Urteil gegen Nürnberger U-Bahn-Schläger ist rechtskräftig

21.12.2011, 16:07 Uhr

Die brutale Attacke eines rechtsextremen Nürnberger U-Bahn-Schlägers, dessen Opfer nur knapp dem Tod entging, war kein versuchter Totschlag. Dies entschied der Bundesgerichtshof (BGH) am Mittwoch in Karlsruhe. Die Revisionen der Staatsanwaltschaft und des damals 17-jährigen Opfers gegen ein Urteil des Landgerichts Nürnberg wurden zurückgewiesen. Dieses hatte den Neonazi wegen gefährlicher Körperverletzung zu fünfeinhalb Jahren Haft verurteilt. Der Täter – ein als gewaltbereit eingestufter Neonazi und Kick-Boxer – hatte den linksgerichteten Jugendlichen im April 2010 brutal niedergeschlagen und ihn danach „Zecke“ genannt.
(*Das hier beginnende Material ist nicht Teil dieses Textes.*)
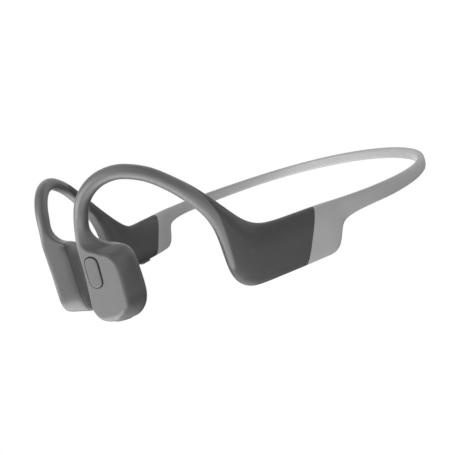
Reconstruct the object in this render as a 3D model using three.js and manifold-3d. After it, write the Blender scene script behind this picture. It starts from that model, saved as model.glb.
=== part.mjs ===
// Bone conduction headphones: two transducer pods, two ear hooks, two behind-the-ear boxes and a
// flexible neckband. Millimetres, +Z up. The wearer faces -Y, so the left side is +X.
// The headphones rest on the plane z = 0.
import * as THREE from "three";
import { mergeVertices } from "three/addons/utils/BufferGeometryUtils.js";
import Module from "manifold-3d";

const wasm = await Module();
wasm.setup();

// ---- Driving dimensions ----
// Arm coordinates: u runs along the plan curve, w outwards from it, z up from BASE_Z.
// side is 1 for the left arm and -1 for the right.
const BASE_Z = 19.4; // height of arm z = 0 above the resting plane
const MID_Y = 13.285; // plan y of the middle of the overall length
const BOX_BOTTOM = -18.2; // the boxes' flat undersides, in arm z
const GAP = 0.3; // clearance between parts
const WIRE_RADIUS = 0.65;
const CABLE_RADIUS = 0.45;
const WIRE_SHIFT = -0.95; // offsets across the hook, positive towards its hollow
const CABLE_SHIFT = 1.15;
const SKIN_POINTS = 18; // points round a skin section
const DEGREE = Math.PI / 180;

// Pod centre in plan, its turn in degrees, and its inner and outer faces
const POD = { x: 21.0, y: -61.6, turn: 38, outer: 5.55, inner: -6.6 };
const POD_FACE = POD.outer - 0.25; // flat outer face
const POD_SPLIT = -3.6; // where the housing meets the contact cover
const PLAN_OFFSET = 1.5; // from the pod frame's origin out to the plan curve
const POD_LO = POD.inner - PLAN_OFFSET;
const POD_HI = POD.outer - PLAN_OFFSET;

// ---- Plan curve ----
// [x, y] of the left arm from the pod's front, round the back and past the middle
const PLAN_POINTS = [
  [12.4, -70.2], [14.8, -68.3], [18.35, -65.55], [21.9, -62.8], [25.2, -60.2], [31.3, -54.4],
  [37.7, -47.6], [42.4, -41.5], [46.3, -36.0], [49.3, -31.0], [51.5, -25.5], [54.5, -16.5],
  [57.1, -7.5], [59.4, 0.5], [62.1, 7.5], [64.9, 15.0], [67.4, 26.0], [67.3, 39.6],
  [64.4, 53.3], [58.9, 65.5], [50.4, 76.4], [39.4, 85.0], [27, 91.1], [13.7, 94.7],
  [0, 95.9], [-13.7, 94.7], [-27, 91.1], [-39.4, 85.0],
];
const smoothCurve = (points) => new THREE.CatmullRomCurve3(points, false, "centripetal");
const plan = smoothCurve(PLAN_POINTS.map(([x, y]) => new THREE.Vector3(x, y, 0)));
plan.arcLengthDivisions = 1600;
const SAMPLE_COUNT = 1200;
const SAMPLES = plan.getSpacedPoints(SAMPLE_COUNT);
const LENGTH = plan.getLength();
const SAMPLE_STEP = LENGTH / SAMPLE_COUNT;

// Arc length at which the arm reaches a given y
function uAtY(y) {
  for (let i = 1; i < SAMPLES.length; i++) {
    if (SAMPLES[i].y < y) continue;
    const before = SAMPLES[i - 1];
    return (i - 1 + (y - before.y) / (SAMPLES[i].y - before.y)) * SAMPLE_STEP;
  }
  return LENGTH;
}

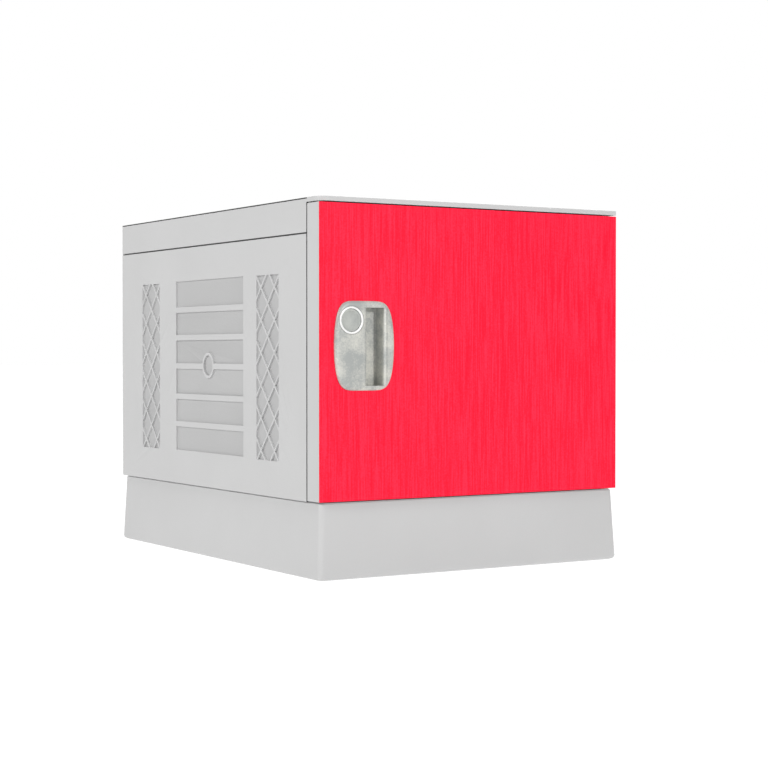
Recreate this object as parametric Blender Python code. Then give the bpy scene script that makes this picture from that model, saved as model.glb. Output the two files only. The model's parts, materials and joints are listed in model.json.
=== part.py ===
"""Phone charging locker: a moulded cell on a plinth, with a hinged door, a cam lock and a charging unit.

Metres. The origin is on the floor under the middle of the outline, +X to the right, +Y back, +Z up.
"""

import math
from collections import namedtuple

import bmesh
import bpy
from mathutils import Matrix, Vector

GAP = 0.0003  # between two pieces that touch
RUNNING_GAP = 0.0001  # between a shaft and its bore

# Overall sizes
WIDTH = 0.382
DEPTH = 0.500
PLINTH_HEIGHT = 0.0788
DOOR_HEIGHT = 0.3042
DOOR_THICKNESS = 0.0248
DOOR_BOTTOM_GAP = 0.0012
DOOR_TOP_GAP = 0.0013
DOOR_BACK_GAP = 0.0008

# Plinth
PLINTH_WALL = 0.003
PLINTH_TOP_INSET = 0.0026
PLINTH_FOOT_FLARE = 0.001
PLINTH_CORNER = 0.006
PLINTH_ROUNDING = 0.004
PLINTH_ROUNDING_STEPS = 2
PLINTH_TOP_ROUNDING = 0.0015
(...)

Anlass des Streits war eine Bemerkung des 17-Jährigen über eine Tasche, die die Freundin des Angeklagten bei sich hatte. Das Accessoire trug die Aufschrift der in rechtsextremen Kreisen beliebten Marke „Thor Steinar“. „Das Besondere an dem Fall ist, dass der Angeklagte das Opfer faktisch getötet hatte“, so der Vertreter der Bundesanwaltschaft bei der mündlichen Verhandlung vor dem BGH. Schließlich hatte das Herz des 17-Jährigen nach dem Angriff fast eine Stunde aufgehört zu schlagen.

Nur durch ein „Wunder“ habe er überlebt. Und auch, weil zufällig ein Krankenpfleger vor Ort war und der herbeigerufene Notarzt nicht aufgeben wollte. Der Nebenkläger-Anwalt sah zudem zu wenig berücksichtigt, dass der trainierte Kick-Boxer sehr genau die Wirkung seiner Schläge und Tritte in Brust und ins Gesicht habe einschätzen können. „Es waren sehr glückliche Umstände, die den Nebenkläger am Leben erhalten haben“, meinte auch der Vorsitzende BGH-Richter Bernhard Wahl.

Er sprach von „recht üblen Misshandlungen“ durch den Angeklagten. Letzterer habe aber seinen Angriff nicht fortgesetzt und nicht wissen können, dass er sein Opfer in Lebensgefahr gebracht habe, da beide vom Tatort in verschiedene Richtungen weggingen. Der 17-Jährige brach erst später zusammen.

BGH-Richter Wahl machte bei der Urteilsverkündung deutlich, dass sich die höchsten deutschen Strafrichter mit ihrer Entscheidung schwergetan haben: „Es ist eine Situation, die zu den schwierigsten Aufgaben eines Richters gehört.“ Der Verteidiger des Angeklagten reagierte erleichtert. Er hatte zuvor betont: „Man kann den Angeklagten als Schläger bezeichnen. Ein Totschläger ist er aber nicht.“ Er sprach von einem schicksalhaften Aufeinandertreffen der Kontrahenten, die sich zuvor nicht gekannt hatten. Auch sei die Provokation von dem 17-Jährigen ausgegangen.

Das Opfer lag nach dem Angriff eine Woche im Koma und leidet noch immer unter Schmerzen und den psychischen Folgen des Angriffs. Der junge Mann ist zu 40 Prozent schwerbehindert. Für die Folgekosten muss der Angeklagte nach dem Urteil des Landgerichts aufkommen. Das Urteil ist damit rechtskräftig.